Is the detection of phosphine in Venus atmosphere an extraordinary claim?

The detection of phosphine in the atmosphere of Venus, reported in September this year, raised a considerable excitement around the world. Not only in the scientific community, but also in the media. The discovery was strongly advertised as a possible indication of life on Venus, also mentioned in the paper published by Dr. Jane Greaves team in Nature Astronomy. As expected, astronomy specialists were highly interested in the unprecedented finding.

More recently, two independent teams checked out the results published in Nature Astronomy.

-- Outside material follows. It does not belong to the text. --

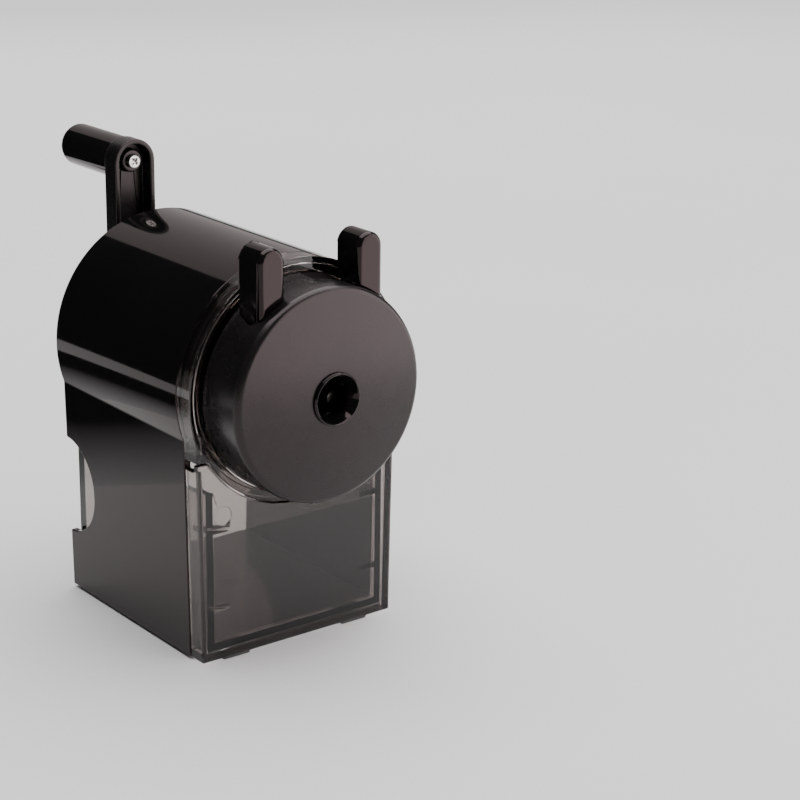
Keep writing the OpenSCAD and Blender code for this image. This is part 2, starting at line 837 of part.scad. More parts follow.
// Screws that hold the jaw plate in the cup; their heads are cut back where the cup's wall is close
module carriage_screws() {
    head_y = jaw_plate_y + plate_disc_t + seat_gap;
    shank_y = jaw_plate_y - boss_l + 0.5;
    color("#b8b8b8") in_frame() for (a = boss_angles) intersection() {
        on_ring(boss_ring_r, a) difference() {
            union() {
                bar(head_y, screw_head_t, screw_head_r);
                bar(shank_y, head_y - shank_y + eps, screw_r);
            }
            cross_recess(head_y + screw_head_t - recess_t, recess_t + eps, screw_r);
        }
        bar(shank_y - past, head_y - shank_y + screw_head_t + 2 * past, cup_in_r - seat_gap);
    }
}

// The coil that turns the cam ring back, as its envelope
module jaw_spring() {
    color("#9a9a9a") in_frame() axis_slab(cup_face_y + side_gap, jaw_spring_d) difference() {
        circle(r = jaw_spring_out_r);
        circle(r = jaw_spring_in_r);
    }
}

module rod(sx) {
    start = jaw_plate_y + rod_floor;
    color("#c4c4c4") in_frame() bar(start, rod_end_y - start, rod_r, sx * rod_x);
}

module rod_left() rod(-1);
module rod_right() rod(1);

module rod_stop(sx) {
    color("#8c8c88") in_frame() difference() {
        bar(stop_y, stop_t, stop_r, sx * rod_x);
        bar(stop_y - past, stop_t + 2 * past, rod_r + seat_gap, sx * rod_x);
    }
}

module rod_stop_left() rod_stop(-1);
module rod_stop_right() rod_stop(1);

// A compression spring around a guide rod, as its envelope
module rod_spring(sx) {
    start = bush_back + spring_seat;
    color("#9a9a9a") in_frame() difference() {
        bar(start, stop_y - spring_seat - start, rod_spring_r, sx * rod_x);
        bar(start - past, rod_l, rod_spring_in_r, sx * rod_x);
    }
}

module rod_spring_left() rod_spring(-1);
module rod_spring_right() rod_spring(1);

// Ring behind the cup's face that carries the moving ear and drives the jaws
module cam_ring() {
    color("#141414") in_frame() union() {
        axis_slab(cam_y, cam_t) difference() {
            circle(r = cam_ring_r);
            circle(r = cam_hub_r + run_gap);
        }
        around(drive_r, jaw_angles) bar(cam_y - jaw_t - side_gap, jaw_t + side_gap + pin_root, jaw_pin_r);
        ear_block(cup_r + side_gap);
        // leg from the ring out through the cup's notch to the ear
        axis_slab(cam_y, cam_t) difference() {
            translate([ear_x - leg_w / 2, 0]) square([leg_w, cup_r + past]);
            circle(r = cam_ring_r - past);
        }
    }
}

module jaw(a) {
    tip_r = jaw_w / 2;
    tail_w = 2 * (jaw_pin_r + slot_gap + jaw_cheek);
    color("#9c9c9c") in_frame() axis_slab(jaw_y, jaw_t) rotate(a) difference() {
        union() {
            translate([grip_r + tip_r, 0]) circle(r = tip_r);
            translate([grip_r + tip_r, -tip_r]) square([jaw_pivot_r - grip_r - tip_r, jaw_w]);
            translate([jaw_pivot_r, 0]) circle(r = jaw_pin_r + jaw_boss);
            translate([jaw_pivot_r, -tail_w / 2]) square([jaw_tail_l, tail_w]);
        }
        translate([jaw_pivot_r, 0]) circle(r = jaw_pin_r + run_gap);
        slot = jaw_pin_r + slot_gap;
        translate([drive_r - drive_slot_in, 0]) circle(r = slot);
        translate([drive_r - drive_slot_in, -slot]) square([jaw_tail_l, 2 * slot]);
    }
}

module jaw_a() jaw(jaw_angles[0]);
module jaw_b() jaw(jaw_angles[1]);
module jaw_c() jaw(jaw_angles[2]);

// ---- cutter head ----

// The leaning line of the cutter, with z along it and its origin at the height of y
module on_cutter(y) {
    translate([0, y, axis_h - cutter_offset(y)]) rotate([-90 + cone_angle, 0, 0]) children();
}

module carrier() {
    color("#8c8c88") in_frame() difference() {
        union() {
            bar(plate_back + side_gap, carrier_front_y - plate_back - side_gap + eps, nose_r);
            bar(carrier_front_y, carrier_disc_t, carrier_disc_r);
            bar(carrier_rear_y, carrier_rear_t, carrier_rear_r);
            axis_slab(carrier_front_y + eps, carrier_rear_y - carrier_front_y) rotate(90) intersection() {
                difference() {
                    circle(r = web_out_r);
                    circle(r = web_in_r);
                }
                pie(2 * web_out_r, -web_half_angle, web_half_angle);
            }
        }
        bar(plate_back, carrier_front_y - plate_back + carrier_disc_t + past, nose_bore_r);
        bar(shaft_start_y, shaft_socket, shaft_seat_r + seat_gap);
        on_cutter(gear_y) translate([0, 0, -axle_reach]) cylinder(h = 2 * axle_reach, r = axle_r + seat_gap);
    }
}

module cutter_axle() {
    color("#c4c4c4") in_frame() intersection() {
        on_cutter(gear_y) translate([0, 0, -axle_reach]) cylinder(h = 2 * axle_reach, r = axle_r);
        bar(carrier_front_y + side_gap, carrier_back_y - carrier_front_y - 2 * side_gap,
            drum_r);
    }
}

module cutter() {
    land = 0.55;
    flute_depth = 0.9;
    pitch = 360 / flutes;
    len = (cutter_end_y - cutter_start_y) / cos(cone_angle);
    color("#a8a8a4") in_frame() on_cutter(cutter_start_y) difference() {
        linear_extrude(len) polygon([for (i = [0:flutes - 1], k = [0:2]) let (
            r = k == 1 ? cutter_r - flute_depth : cutter_r,
            a = pitch * (i + [0, 0.25, 1 - land][k]))
            [r * cos(a), r * sin(a)]]);
        translate([0, 0, -past]) cylinder(h = len + 2 * past, r = axle_r + run_gap);
    }
}

module pinion() {
    color("#8c8c88") in_frame() on_cutter(gear_y) translate([0, 0, -pinion_w / 2]) difference() {
        linear_extrude(pinion_w) union() {
            circle(r = pinion_pitch_r - dedendum);
            // a tooth points straight down at the ring gear
            rotate(90) teeth(pinion_teeth, pinion_pitch_r - dedendum - tooth_sink, pinion_pitch_r + addendum,
                tooth_half * tooth_root, tooth_half * tooth_tip);
        }
        translate([0, 0, -past]) cylinder(h = pinion_w + 2 * past, r = axle_r + run_gap);
    }
}

// ---- crank ----

module crank_shaft() {
    color("#c4c4c4") in_frame() difference() {
        union() {
            bar(shaft_start_y + seat_gap, shaft_socket, shaft_seat_r);
            bar(carrier_back_y + side_gap, shaft_end_y - carrier_back_y - side_gap - seat_gap, shaft_r);
        }
        bar(shaft_end_y - crank_screw_l, 2 * crank_screw_l, crank_screw_r + seat_gap);
    }
}

// Front outline of the crank arm, from the axis up to the knob
module arm_outline(inset = 0) {
    r = arm_w / 2 - inset;
    circle(r = hub_r - inset);
    translate([-r, 0]) square([2 * r, crank_throw]);
    translate([0, crank_throw]) circle(r = r);
}

module crank_arm() {
    hub_front_y = y_cap + shaft_bush_proud + side_gap;
    color("#1c1c1c") in_frame() difference() {
        union() {
            difference() {
                axis_slab(y_arm, arm_t) arm_outline();
                axis_slab(y_arm - past, arm_t - arm_web + past) difference() {
                    arm_outline(arm_rim);
                    circle(r = hub_r + hub_step);
                }
            }
            bar(hub_front_y, y_arm + past - hub_front_y, hub_r - hub_step);
            bar(spindle_boss_y, spindle_boss_d, spindle_boss_r, 0, crank_throw);
        }
        bar(y_cap, shaft_end_y - y_cap, shaft_r + seat_gap);
        bar(y_cap, arm_t + arm_gap + past, crank_screw_r + seat_gap);
        bar(y_arm - past, arm_t + 2 * past, spindle_r + seat_gap, 0, crank_throw);
    }
}

module crank_screw() {
    head_y = y_arm_back + seat_gap;
    tip_y = shaft_end_y - crank_screw_l + side_gap;
    color("#b8b8b8") in_frame() difference() {
        union() {
            bar(head_y, crank_screw_head_t, crank_screw_head_r);
            bar(tip_y, head_y - tip_y + eps, crank_screw_r);
        }
        cross_recess(head_y + crank_screw_head_t - recess_t, recess_t + eps, crank_recess_r);
    }
}

// Cross-head screw whose shank is the knob's axle
module knob_spindle() {
    head_y = spindle_boss_y - seat_gap - spindle_head_t;
    color("#dedede") in_frame() translate([0, 0, crank_throw]) difference() {
        union() {
            bar(head_y, spindle_head_t, spindle_head_r);
            bar(spindle_boss_y - seat_gap - eps, nut_y + nut_t - spindle_boss_y, spindle_r);
        }
        cross_recess(head_y - eps, recess_t, spindle_recess_r);
    }
}

module spindle_nut() {
    color("#8c8c88") in_frame() difference() {
        bar(nut_y + run_gap, nut_t, nut_r, 0, crank_throw);
        bar(nut_y - past, nut_t + 2 * past, spindle_r + seat_gap, 0, crank_throw);
    }
}

module knob() {
    color("#0c0c0c") in_frame() translate([0, 0, crank_throw]) turned() difference() {
        union() {
            translate([0, y_knob]) square([knob_r, knob_l - knob_round]);
            translate([0, y_knob]) square([knob_r - knob_round, knob_l]);
            translate([knob_r - knob_round, y_end - knob_round]) circle(r = knob_round);
        }
        translate([-past, y_knob - past]) square([spindle_r + run_gap + past, knob_l]);
        translate([-past, nut_y - side_gap]) square([nut_r + side_gap + past, knob_l]);
        translate([-past, y_end - cap_plug_t - seat_gap]) square([cap_plug_r + seat_gap + past, knob_l]);
    }
}

module knob_cap() {
    color("#0c0c0c") in_frame() bar(y_end - cap_plug_t, cap_plug_t, cap_plug_r, 0, crank_throw);
}

casing();
base_plate();
foot_front_left();
foot_front_right();
foot_rear_left();
foot_rear_right();
bezel();
tray();
guide_plate();
plate_screws();
rod_bush_left();
rod_bush_right();
rear_cap();
ring_gear();
shaft_bush();
cup();
entry_bush();
fixed_ear();
jaw_plate();
jaw_pivots();
carriage_screws();
jaw_spring();
rod_left();
rod_right();
rod_stop_left();
rod_stop_right();
rod_spring_left();
rod_spring_right();
cam_ring();
jaw_a();
jaw_b();
jaw_c();
carrier();
cutter_axle();
cutter();
pinion();
crank_shaft();
crank_arm();
crank_screw();
knob_spindle();
spindle_nut();
knob();
knob_cap();
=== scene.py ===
import json
import math
import bmesh
import bpy
from mathutils import Matrix, Vector

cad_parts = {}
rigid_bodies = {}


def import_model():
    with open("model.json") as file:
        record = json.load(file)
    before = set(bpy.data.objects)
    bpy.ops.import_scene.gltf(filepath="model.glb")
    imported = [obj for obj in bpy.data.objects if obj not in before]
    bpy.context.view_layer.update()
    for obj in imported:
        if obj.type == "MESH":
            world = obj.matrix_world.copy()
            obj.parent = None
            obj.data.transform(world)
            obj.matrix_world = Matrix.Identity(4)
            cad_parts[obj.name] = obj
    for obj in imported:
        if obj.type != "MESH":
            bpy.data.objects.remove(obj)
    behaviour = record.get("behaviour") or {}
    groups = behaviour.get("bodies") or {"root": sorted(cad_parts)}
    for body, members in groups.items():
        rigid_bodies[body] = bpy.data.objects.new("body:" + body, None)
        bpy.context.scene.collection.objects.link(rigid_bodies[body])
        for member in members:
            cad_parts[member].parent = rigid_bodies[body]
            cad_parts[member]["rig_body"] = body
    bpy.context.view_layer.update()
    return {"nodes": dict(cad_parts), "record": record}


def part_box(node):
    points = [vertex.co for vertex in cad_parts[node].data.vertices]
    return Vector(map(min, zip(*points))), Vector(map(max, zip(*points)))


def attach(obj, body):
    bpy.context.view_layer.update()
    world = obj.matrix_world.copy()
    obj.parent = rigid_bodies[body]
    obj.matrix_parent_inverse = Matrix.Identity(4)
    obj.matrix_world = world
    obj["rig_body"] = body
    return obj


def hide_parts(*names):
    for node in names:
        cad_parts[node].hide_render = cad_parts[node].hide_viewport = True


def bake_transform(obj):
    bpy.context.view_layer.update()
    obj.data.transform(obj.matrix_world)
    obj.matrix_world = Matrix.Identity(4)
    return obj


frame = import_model()

MM = 0.001
# The front plane of the bezel, which the part's depths are measured from
FRONT_Y = -45.5 * MM
# The foot of the casing, and the axis of the crank
CASING_FOOT_Z = 0.8 * MM
AXIS_Z = 70.5 * MM


def depth(y):
    """Metres along Y for a depth in millimetres behind the bezel's front plane."""
    return FRONT_Y + y * MM


# ---- camera ----

# The camera looks at AIM from this direction and distance, and is then moved across its own view
LENS_MM = 95.885
CAM_AZIMUTH = math.radians(-38.210)
CAM_PITCH = math.radians(18.137)
CAM_ROLL = math.radians(0.846)
CAM_DISTANCE = 558.380 * MM
CAM_RIGHT = 41.066 * MM
CAM_UP = -1.431 * MM
AIM = Vector((0, depth(25), CASING_FOOT_Z + 60 * MM))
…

In a paper accepted for publication in the journal Astronomy & Astrophysics, a team lead by Dr. T. Encrenaz (LESIA, Observatoire de Paris, PSL Université, CNRS, Sorbonne Université), the abstract mentions that “result brings a strong constraint on the maximum PH3 [phosphine] abundance at the cloud top and in the lower mesosphere of Venus.” In other words, Dr. T. Encrenaz team detected too low levels of phosphine in Venus to be significant for the assumption that PH3 levels could be representative.

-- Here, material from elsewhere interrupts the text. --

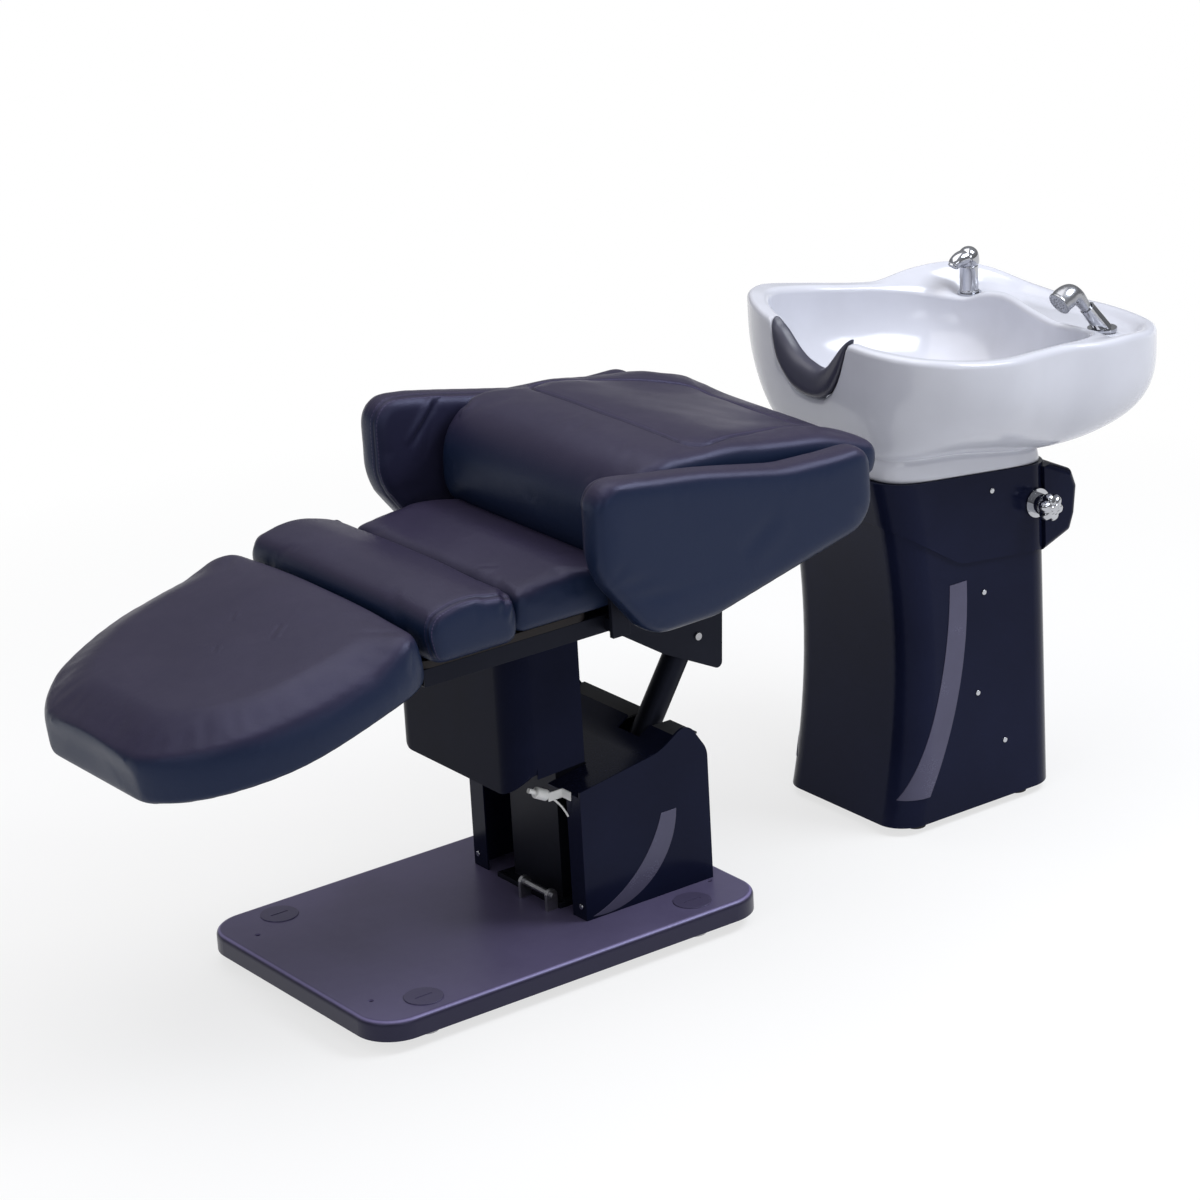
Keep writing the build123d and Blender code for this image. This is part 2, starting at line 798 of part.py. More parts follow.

The second paper, the preprint of which is available at arXiv.org, the team lead by I.A.G. Snellen (Leiden Observatory, Leiden University) mentions in the abstract that “Our independent analysis shows a feature near the PH3 frequency at a ∼2σ level, below the common threshold for statistical significance. Since the spectral data have a non-Gaussian distribution, we consider a feature at such level as statistically unreliable that cannot be linked to a false positive probability.” It is of interest to mention that the Leiden University researchers re-analyzed the data collected by Dr. Jane Greaves team at ALMA (the Atacama Large Millimeter/submillimeter Array).

In a footnote added by Snellen and collaborators article submitted for publication also to the journal Astronomy & Astrophysics, it is added that “Since the publication of GRB20, the authors alerted us about an update in the ALMA data processing script and made the new script available. In parallel, the data available in the ALMA Science Archive is undergoing (so-called QA3) reprocessing to include the same correction. The resulting reprocessed data no longer contains the strong ripples that GRB20 report and that we also find, for example as manifested in the non-Gaussian noise distribution. In these reprocessed data we do not find a clear absorption feature that can be attributed to PH3, although further exploration of these data is necessary to analyse this in more detail.”

While the discovery is of considerable interest to scientists and society, a note of caution can be added here.

Is the detection of phosphine in Venus atmosphere an extraordinary claim?

If yes, according to the late Carl Sagan, it needs extraordinary evidences to support the claim.

Although Sagan’s statement has been challenged by non-scientists, it has been statistically supported.

The final question is: has been Sagan’s assumption taken in consideration by Nature Astronomy reviewers?